Ao conseguir que o corpo humano não rejeite mais o RNA “editado”, o trabalho aumentou ainda mais o interesse e financiamento em pesquisas em genética molecular, especialmente com o uso de tecnologias de RNAs, que continuam avançando em um ritmo acelerado, lembra o professor, que é coautor de um livro premiado que resgata toda a trajetória dos trabalhos na área.
Trata-se de RNA, the Epicenter of Genetic Information, publicado em setembro de 2022 e que desde então conquistou três prêmios internacionais. “Estamos iniciando um trabalho para a tradução para o português e em uma segunda edição atualizada. O difícil é decidir quando parar de atualizar e enfim publicar, porque os acontecimentos e novas descobertas se sucedem quase diariamente”, afirma Amaral, cujo trabalho também rendeu a publicação, em parceria com outros 20 pesquisadores de renome, de um artigo na revista britânica Nature.

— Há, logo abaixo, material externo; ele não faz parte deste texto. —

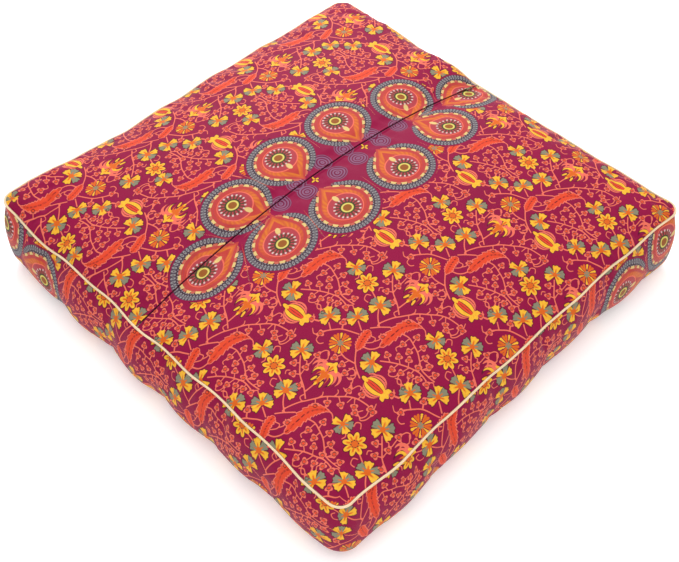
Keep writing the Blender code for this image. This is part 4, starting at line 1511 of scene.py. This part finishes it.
class CUSHION_OT_stage(bpy.types.Operator):
    """Makes the plain floor, the soft lights and the camera"""

    bl_idname = "cushion.make_stage"
    bl_label = "Make the stage"

    azimuth: bpy.props.FloatProperty(
        name="Azimuth", description="Which way round the camera stands",
        default=math.radians(45.4), subtype="ANGLE",
    )
    elevation: bpy.props.FloatProperty(
        name="Elevation", description="How steeply the camera looks down",
        default=math.radians(50.7), subtype="ANGLE",
    )
    distance: bpy.props.FloatProperty(
        name="Distance", description="From the camera to the cushion",
        default=2.121, unit="LENGTH",
    )
    lens: bpy.props.FloatProperty(
        name="Lens", description="Focal length in millimetres",
        default=57.26, subtype="DISTANCE_CAMERA",
    )

    def execute(self, context):
        line = np.linspace(-FLOOR_REACH, FLOOR_REACH, FLOOR_LINES)
        x, y = np.meshgrid(line, line)
        points = np.stack([x, y, np.zeros_like(x)], -1).reshape(-1, 3)
        floor = new_mesh("floor", points, grid_faces(FLOOR_LINES, FLOOR_LINES))
        surface = Surface("pale_floor", 0.6, specular=0.2)
        surface.shader.inputs["Emission Color"].default_value = (1.0, 1.0, 1.0, 1.0)
        surface.shader.inputs["Emission Strength"].default_value = 0.25
        cloud = surface.noise(1.5, 2.0, surface.place())
        wear(floor, surface.finish(surface.shade(colours().floor, cloud * 0.02 + 0.99)))
        target = Vector((0.035, -0.040, 0.0))
        flat = math.cos(self.elevation)
        back = Vector((
            math.sin(self.azimuth) * flat, -math.cos(self.azimuth) * flat, math.sin(self.elevation),
        ))
        camera = bpy.data.cameras.new("camera")
        camera.sensor_width = 36.0
        camera.lens = self.lens
        camera.clip_end = 100.0
        eye = bpy.data.objects.new("camera", camera)
        eye.location = target + back * self.distance
        eye.rotation_euler = back.to_track_quat("Z", "Y").to_euler()
        context.scene.collection.objects.link(eye)
        context.scene.camera = eye
        world = bpy.data.worlds.new("soft_room")
        world.use_nodes = True
        sky = world.node_tree.nodes["Background"].inputs
        sky["Color"].default_value = (1.0, 1.0, 1.0, 1.0)
        sky["Strength"].default_value = 0.70
        context.scene.world = world
        area_light("key_light", (-1.9, 1.5, 1.5), (-0.1, 0.1, 0.15), (1.6, 1.2), 50.0)
        area_light("top_light", (0.3, -0.2, 3.0), (0.0, 0.0, 0.1), (2.4, 2.4), 40.0)
        area_light("fill_light", (2.2, -2.0, 1.4), (0.0, 0.0, 0.1), (1.8, 1.4), 14.0)
        context.scene.view_settings.view_transform = "Standard"
        return {"FINISHED"}


class CUSHION_PT_panel(bpy.types.Panel):
    """Lists the cushion's sizes, its steps in order and its colours"""

    bl_label = "Floor cushion"
    bl_idname = "CUSHION_PT_panel"
    bl_space_type = "VIEW_3D"
    bl_region_type = "UI"
    bl_category = "Cushion"

    def draw(self, context):
        layout = self.layout
        for name in CushionSizes.__annotations__:
            layout.prop(context.scene.cushion_sizes, name)
        for operator in OPERATORS:
            layout.operator(operator.bl_idname)
        for name in CushionColours.__annotations__:
            layout.prop(context.scene.cushion_colours, name)


OPERATORS = (
    CUSHION_OT_inner,
    CUSHION_OT_top,
    CUSHION_OT_boxing,
    CUSHION_OT_underside,
    CUSHION_OT_piping,
    CUSHION_OT_zip,
    CUSHION_OT_stage,
)
CLASSES = (CushionSizes, CushionColours, *OPERATORS, CUSHION_PT_panel)


def register():
    for kind in CLASSES:
        bpy.utils.register_class(kind)
    bpy.types.Scene.cushion_sizes = bpy.props.PointerProperty(type=CushionSizes)
    bpy.types.Scene.cushion_colours = bpy.props.PointerProperty(type=CushionColours)


def unregister():
    del bpy.types.Scene.cushion_sizes
    del bpy.types.Scene.cushion_colours
    for kind in reversed(CLASSES):
        bpy.utils.unregister_class(kind)


def main():
    register()
    bpy.ops.cushion.make_inner()
    bpy.ops.cushion.make_top()
    bpy.ops.cushion.make_boxing()
    bpy.ops.cushion.make_underside()
    bpy.ops.cushion.make_piping()
    bpy.ops.cushion.finish_zip()
    bpy.ops.cushion.make_stage()


if __name__ == "__main__":
    main()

“O artigo na Nature é resultado de uma conferência que realizamos há um ano e que retrata o momento atual das pesquisas sobre o genoma humano. Existem quatro grandes frentes de pesquisas que abordamos nesse trabalho. Uma delas, aquela em que me especializei, trata dos genes não-codificadores de proteínas, que já foram apelidados de a matéria escura do genoma, mas têm emergido como moléculas cruciais para nosso desenvolvimento e implicadas em diversas doenças, e também já exploradas como alvos e agentes terapêuticos”, explica Amaral.
“Fazemos uma atualização necessária para o entendimento da importância dos RNAs e de regiões menos exploradas do genoma, de forma que os pesquisadores possam fazer descobertas novas e também buscarem aplicações médicas. Nunca tivemos tanta informação sobre a genética da nossa própria espécie, com ganhos recentes sobre o entendimento da diversidade que nos caracteriza.”